Check if you need a work permit:
If you need a work permit to work in the Netherlands depends on your citizenship.
No work permit required:
- Citizens of the EU,
- Iceland, and
Work permit required:
- Citizens of all other countries
Apply for a work permit by your employer:
Your (future) employer must apply for a work permit for you at the UWV (Employee Insurance Agency). He must then send your residence permit and proof that you are registered as a student. This takes around five weeks.
Restrictions when working with a work permit in the Netherlands:
Do you want to work alongside your studies, and do you need a work permit? Then you can select from one of the options below. Both are not allowed.
- You do seasonal work during June, July, and August
- You work all year, part-time but never more than 10 hours a week
These restrictions do not apply to residents of the European Union, Liechtenstein, Norway, Iceland, and Switzerland. They are allowed to work full time, just like Dutch students.
Basic insurance or private insurance for medical expenses?
International students must have independent health insurance.

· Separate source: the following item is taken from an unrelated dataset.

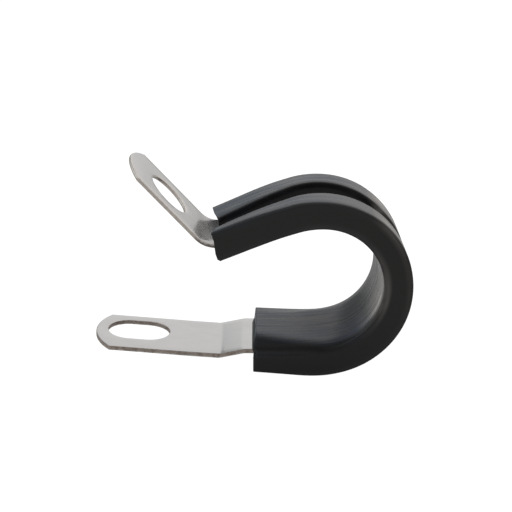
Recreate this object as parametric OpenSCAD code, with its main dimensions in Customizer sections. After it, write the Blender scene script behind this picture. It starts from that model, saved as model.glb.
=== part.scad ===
// Rubber-lined P clip, sprung open as it is before it goes round a pipe.
// The origin is the middle of the pipe seat: Y runs along the pipe,
// the two ears reach out towards -X, and the lower limb lies level.

/* [Pipe seat] */
// Radius of the rubber face that grips the pipe
seat_r = 9.2; // [7:0.1:16]
// How far the loop wraps, from the lower limb round to the upper limb
wrap_deg = 200.4; // [190:0.2:215]
// Length of the lined lower limb, past the loop
lower_limb = 9.4; // [6:0.1:20]
// Length of the lined upper limb, past the loop
upper_limb = 12; // [6:0.1:20]

/* [Steel band] */
// Width of the band
band_w = 12; // [11:0.5:20]
// Thickness of the band
band_t = 0.7; // [0.5:0.05:1.2]
// Radius of the arc that ends each ear
tip_r = 9.4; // [8.4:0.1:14]
// How far the tips' arcs lie off the band's middle, towards the back
tip_shift = 0.5; // [0:0.05:1]

/* [Rubber liner] */
// Thickness of the pad between the pipe and the band
pad_t = 1.05; // [0.8:0.05:2]
// Thickness of the walls that cover the band's edges
wall_t = 1.45; // [0.8:0.05:2.5]
// Thickness of the lips that fold over the band
lip_t = 2.35; // [1:0.05:3.5]
// Width of the open slot between the two lips
lip_gap = 4.7; // [2:0.1:8]
// Radius of the liner's long outer edges
edge_r = 0.45; // [0.2:0.05:0.7]
// Radius of the lips' edges along the slot
lip_r = 0.3; // [0.1:0.05:0.6]
// Gap between the rubber and the steel, all round
seat_gap = 0.05; // [0.02:0.01:0.15]

/* [Lower ear] */
// Bare band between the liner and the step down
step_start = 1.5; // [0.5:0.1:5]
// Slope of the step, downwards from the limb
step_deg = 12.4; // [5:0.2:25]
// Length of the sloping part of the step
step_l = 3.5; // [1:0.1:8]
// Rise of the ear above level, towards its tip
lower_ear_deg = 3.3; // [0:0.1:10]
// Length of the flat ear, from the step to its tip
lower_ear_l = 19; // [14:0.1:30]
// Inside radius of the two bends of the step
step_r = 1.2; // [0.6:0.1:3]
// Length of the slot for the bolt
slot_l = 9.6; // [8:0.1:11]
// Width of the slot for the bolt
slot_w = 7; // [4:0.1:7.4]
// Distance from the tip to the middle of the slot
slot_from_tip = 6.75; // [6:0.05:8]
// How far the slot lies off the band's middle, towards the back
slot_shift = 0.95; // [0:0.05:1]

/* [Upper ear] */
// Angle through which the ear is bent away from the limb
upper_ear_deg = 66.9; // [40:0.2:90]
// Inside radius of that bend
upper_ear_r = 2.7; // [1:0.1:5]
// Length of the flat ear, from the bend to its tip
upper_ear_l = 15.25; // [14:0.05:26]
// How far inside the rubber's end the upper ear's bend begins
bend_lead = 0.35; // [0:0.05:0.4]
// Diameter of the round hole for the bolt
hole_d = 7; // [4:0.1:8]
// Distance from the tip to the middle of the hole
hole_from_tip = 8.25; // [6:0.05:9]

/* [Hidden] */
$fn = 96;

// Radius of the band's inner face round the loop
band_r = seat_r + pad_t + seat_gap;
// Depth and half width of the channel that holds the band
channel_t = band_t + 2 * seat_gap;
channel_half = band_w / 2 + seat_gap;
// Outer size of the liner's section
liner_t = pad_t + channel_t + lip_t;
liner_w = 2 * (channel_half + wall_t);
// Largest angle between neighbouring points of a bend
facet_deg = 3;
// How far cutters run past the faces they cut
past = 1;

// A run is a list of steps along the strip: [length] goes straight, and
// [radius, angle] bends. A positive angle bends towards the pipe side and a
// negative one away from it. The radius is that of the strip's pipe-side face.
lower_run = [
    [lower_limb + step_start],
    [step_r + band_t, -step_deg],
    [step_l],
    [step_r, step_deg + lower_ear_deg]
];
upper_run = [
    [upper_limb - bend_lead],
    [upper_ear_r + band_t, -upper_ear_deg]
];

// Place after a share of one step: how far ahead, how far out from the pipe
// side, and the heading there
function after(place, step, share = 1) =
    let (heading = place[2])
    len(step) == 1
        ? place + share * step[0] * [cos(heading), sin(heading), 0]
        : let (reach = step[0] * sign(step[1]), turned = heading - share * step[1])
            [place[0] + reach * (sin(heading) - sin(turned)),
             place[1] + reach * (cos(turned) - cos(heading)),
             turned];

// Every place along a run where the strip's side view needs a point
function places(run, i = 0, place = [0, 0, 0]) =
    i == len(run) ? [place] :
    let (parts = len(run[i]) == 1 ? 1 : ceil(abs(run[i][1]) / facet_deg))
    concat(
        [for (k = [0:parts - 1]) after(place, run[i], k / parts)],
        places(run, i + 1, after(place, run[i]))
    );

// The line that runs beside a run, some way out from its pipe side
function beside(run, out) =
    [for (place = places(run)) [place[0] - out * sin(place[2]), place[1] + out * cos(place[2])]];

function backwards(list) = [for (i = [len(list) - 1:-1:0]) list[i]];

// Moves to the end of one step of a run
module past_step(step) {
    if (len(step) == 1)
        translate([step[0], 0, 0]) children();
    else {
        centre = step[0] * sign(step[1]);
        translate([0, 0, -centre]) rotate([0, step[1], 0]) translate([0, 0, centre]) children();
    }
}

// Moves to the end of a whole run
module past_run(run, i = 0) {
    if (i < len(run))
        past_step(run[i]) past_run(run, i + 1) children();
    else
        children();
}

// Strip of band that follows a run, seen from the side and extruded to width
module strip(run) {
    rotate([90, 0, 0])
        linear_extrude(band_w, center = true)
            polygon(concat(beside(run, 0), backwards(beside(run, band_t))));
}

// Sweeps a section along one straight stretch
module sweep_straight(length) {
    translate([length, 0, 0]) rotate([0, -90, 0]) linear_extrude(length) children();
}

// Sweeps a section round a bend towards the pipe side
module sweep_bend(radius, angle) {
    translate([0, 0, -radius]) rotate([-90, -90, 0])
        rotate_extrude(angle = angle) translate([radius, 0]) children();
}

// Start of the loop, at its lowest point, heading away from the ears
module at_loop(r) {
    rotate([180, 0, 0]) translate([0, 0, r]) children();
}

// Start of the lower limb, at the same point but heading for its ear
module at_lower_limb(r) {
    rotate([0, 180, 0]) translate([0, 0, r]) children();
}

// Start of the upper limb, at the loop's other end
module at_upper_limb(r) {
    at_loop(r) past_step([r, wrap_deg]) children();
}

// What is cut from an ear's end to leave its tip a shallow arc
module tip_cutter(length, shift) {
    translate([length - tip_r, 0, -past]) linear_extrude(band_t + 2 * past)
        difference() {
            translate([0, -band_w / 2 - past]) square([tip_r + past, band_w + 2 * past]);
            translate([0, shift]) circle(tip_r);
        }
}

// Slot with round ends, along X through an ear
module slot_cutter() {
    reach = (slot_l - slot_w) / 2;
    translate([0, 0, -past]) linear_extrude(band_t + 2 * past) {
        for (x = [-reach, reach])
            translate([x, 0]) circle(slot_w / 2);
        square([2 * reach, slot_w], center = true);
    }
}

// Round hole through an ear
module hole_cutter() {
    translate([0, 0, -past]) cylinder(h = band_t + 2 * past, d = hole_d);
}

// Section of the band: x points away from the pipe and y lies along it
module band_section() {
    translate([0, -band_w / 2]) square([band_t, band_w]);
}

// One strip of steel: ear, step, lower limb, loop, upper limb, bend and ear
module steel_band() {
    color([0.73, 0.73, 0.72])
        difference() {
            union() {
                at_lower_limb(band_r) strip(concat(lower_run, [[lower_ear_l]]));
                at_loop(band_r) sweep_bend(band_r, wrap_deg) band_section();
                at_upper_limb(band_r) strip(concat(upper_run, [[upper_ear_l]]));
            }
            at_lower_limb(band_r) past_run(lower_run) {
                tip_cutter(lower_ear_l, tip_shift);
                translate([lower_ear_l - slot_from_tip, slot_shift, 0]) slot_cutter();
            }
            at_upper_limb(band_r) past_run(upper_run) {
                tip_cutter(upper_ear_l, -tip_shift);
                translate([upper_ear_l - hole_from_tip, 0, 0]) hole_cutter();
            }
        }
}

// Outline of the liner's section before the band's channel is cut: x points
// away from the pipe and y lies along it
module liner_blank() {
    inset = liner_w / 2 - edge_r;
    for (x = [edge_r, liner_t - edge_r], y = [-inset, inset])
        translate([x, y]) circle(edge_r);
    translate([edge_r, -liner_w / 2]) square([liner_t - 2 * edge_r, liner_w]);
    translate([0, -inset]) square([liner_t, 2 * inset]);
}

// What is cut to round a corner that lies r along both x and y
module corner_cutter(r) {
    difference() {
        square(r + past);
        circle(r);
    }
}

// C-shaped section: a pad on the pipe side, walls over the band's edges and
// two lips that leave a slot between them
module liner_section() {
    difference() {
        liner_blank();
        translate([pad_t, -channel_half]) square([channel_t, 2 * channel_half]);
        translate([pad_t, -lip_gap / 2]) square([liner_t, lip_gap]);
        for (side = [0, 1])
            mirror([0, side])
                translate([liner_t - lip_r, -lip_gap / 2 - lip_r]) corner_cutter(lip_r);
    }
}

// One moulded rubber channel that wraps the loop and both limbs
module rubber_liner() {
    color([0.13, 0.14, 0.15]) {
        at_loop(seat_r) sweep_bend(seat_r, wrap_deg) liner_section();
        at_lower_limb(seat_r) sweep_straight(lower_limb) liner_section();
        at_upper_limb(seat_r) sweep_straight(upper_limb) liner_section();
    }
}

steel_band();
rubber_liner();
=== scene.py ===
import math

import bmesh
import bpy
from mathutils import Matrix, Vector
from mathutils.geometry import delaunay_2d_cdt


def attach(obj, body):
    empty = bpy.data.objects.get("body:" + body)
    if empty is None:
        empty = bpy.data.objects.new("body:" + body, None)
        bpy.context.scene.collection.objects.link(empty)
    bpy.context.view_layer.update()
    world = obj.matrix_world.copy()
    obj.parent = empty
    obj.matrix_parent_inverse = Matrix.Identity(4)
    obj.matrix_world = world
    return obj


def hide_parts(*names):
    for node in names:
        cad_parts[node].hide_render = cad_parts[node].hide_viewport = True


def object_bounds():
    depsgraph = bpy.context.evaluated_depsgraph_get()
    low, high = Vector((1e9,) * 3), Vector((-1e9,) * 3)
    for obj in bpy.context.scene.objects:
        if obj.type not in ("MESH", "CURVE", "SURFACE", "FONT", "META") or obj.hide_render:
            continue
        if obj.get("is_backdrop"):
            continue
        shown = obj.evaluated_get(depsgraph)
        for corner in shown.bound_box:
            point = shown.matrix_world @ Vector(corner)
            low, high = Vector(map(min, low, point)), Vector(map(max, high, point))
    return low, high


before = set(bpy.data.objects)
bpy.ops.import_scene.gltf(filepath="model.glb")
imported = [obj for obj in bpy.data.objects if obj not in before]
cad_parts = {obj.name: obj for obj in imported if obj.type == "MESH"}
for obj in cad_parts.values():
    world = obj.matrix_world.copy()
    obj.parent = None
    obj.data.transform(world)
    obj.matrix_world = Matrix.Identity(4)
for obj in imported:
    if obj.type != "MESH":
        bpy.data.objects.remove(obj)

CAD_LO, CAD_HI = (v.copy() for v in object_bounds())
MM = 0.001

# Main sizes in millimetres. They are the CAD model's, but for the upper limb,
# which is drawn 0.2 mm longer.
SEAT_R = 9.2
WRAP = math.radians(200.4)
LOWER_LIMB = 9.4
UPPER_LIMB = 12.2
LINER_W = 15.0
LINER_T = 4.2
PAD_T = 1.05
CHANNEL_T = 0.8
CHANNEL_HALF = 6.05
BAND_W = 12.0
BAND_T = 0.7
BAND_GAP = 0.05
BAND_R = SEAT_R + PAD_T + BAND_GAP


# ---------------------------------------------------------------- helpers

def smooth(a, b, x):
    """0 at a, 1 at b and an even curve between them, whichever is larger."""
    t = min(1.0, max(0.0, (x - a) / (b - a)))
    return t * t * (3 - 2 * t)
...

Everybody aged 18 and over who lives or works in the Netherlands must have health insurance.
Income tax and social security:
You have to pay taxes on the total of your income. If you receive a grant, it may be that it is added to your salary. In the Netherlands, you must file a tax return once a year.
Do you want to know more about your income tax?
- Go to the personnel department of your employer,
- or call the Dutch Tax Authorities on 0800 0543.
A social security contribution will be deducted from your gross salary. Your employer is obliged to do this. This means you are insured against the consequences if you get an accident while working.
Working outside the law (‘undeclared work’)
Some students have a part-time job where no taxes or social contributions are paid. This is called undeclared work. This seems unusual because you earn more. But undeclared work is illegal. You have no rights as an employee and are not insured if something happens to you during work. Working without a work permit if you do need one is also prohibited. The employer risks a heavy fine or even imprisonment.